POST BUY BACK REQUIREMENTS:
1.              A register is to be maintained of securities bought back, the consideration paid, the date of cancellation of securities, the date of extinguishing and physically destroying of securities and such other particulars in Form no. 4B [Section 77A(9)].
2.      A Return containing particulars relating to buy back is to be filed with the ROC within 30 days of completion of the buy back as given in e-Form No. 4C [Section 77A(10), Rule 9 read with Section 77A(10) proviso] along with the following attachments:

   (i)   Description of securities bought back by the company;
   (ii)  Particulars relating to holders of securities before buy back;
   (iii) Copy of the special resolution passed at the general meeting;
   (iv) Copy of board resolution.
3.      Filing of e-Form No. 23 should precede filing of e-Form No. 4C.
4.      A special bank account should be opened immediately after the date of closure of the offer and such sum as would make up the entire sum due and payable as consideration for the buy back should be deposited therein [Rule 7(1)].
5.      Payment for consideration should be made in cash or bank draft / pay order should be made to those shareholders whose offer has been accepted or the share certificates should be returned to the shareholders forthwith within 7 days from 15 days from the date of closure of the offer [Rule 7(2)].

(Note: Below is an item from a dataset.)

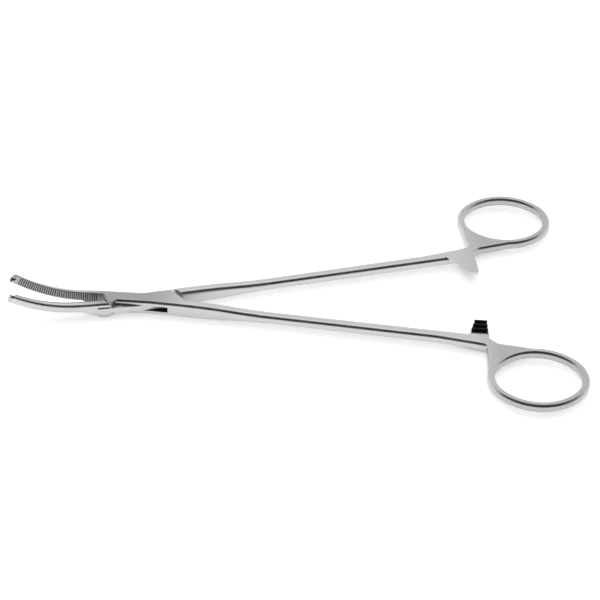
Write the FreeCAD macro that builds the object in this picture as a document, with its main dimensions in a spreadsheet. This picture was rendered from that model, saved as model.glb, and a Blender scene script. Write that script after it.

6.      The share certificates so bought back should be extinguished and physically destroyed within 7 days from the date of acceptance of the shares in the presence of the Company Secretary in whole-time practice [Section 77A(7) read with Rule 10(1)].
Certificate regarding the same is to be filed with the ROC within 7 days of extinguishment [Rule 10(2)]. Certificate is to be verified by two whole-time directors including the managing director and company secretary in whole time practice certifying compliance [Rule 10(2)].
7.      A record of share certificates which have been cancelled and destroyed within 7 days of buy back of shares is to be maintained [Rule 10(3)].
8.      A Register of shares bought back by the company in the Form specified in Annexure B of Rules is to be maintained [Rule 11].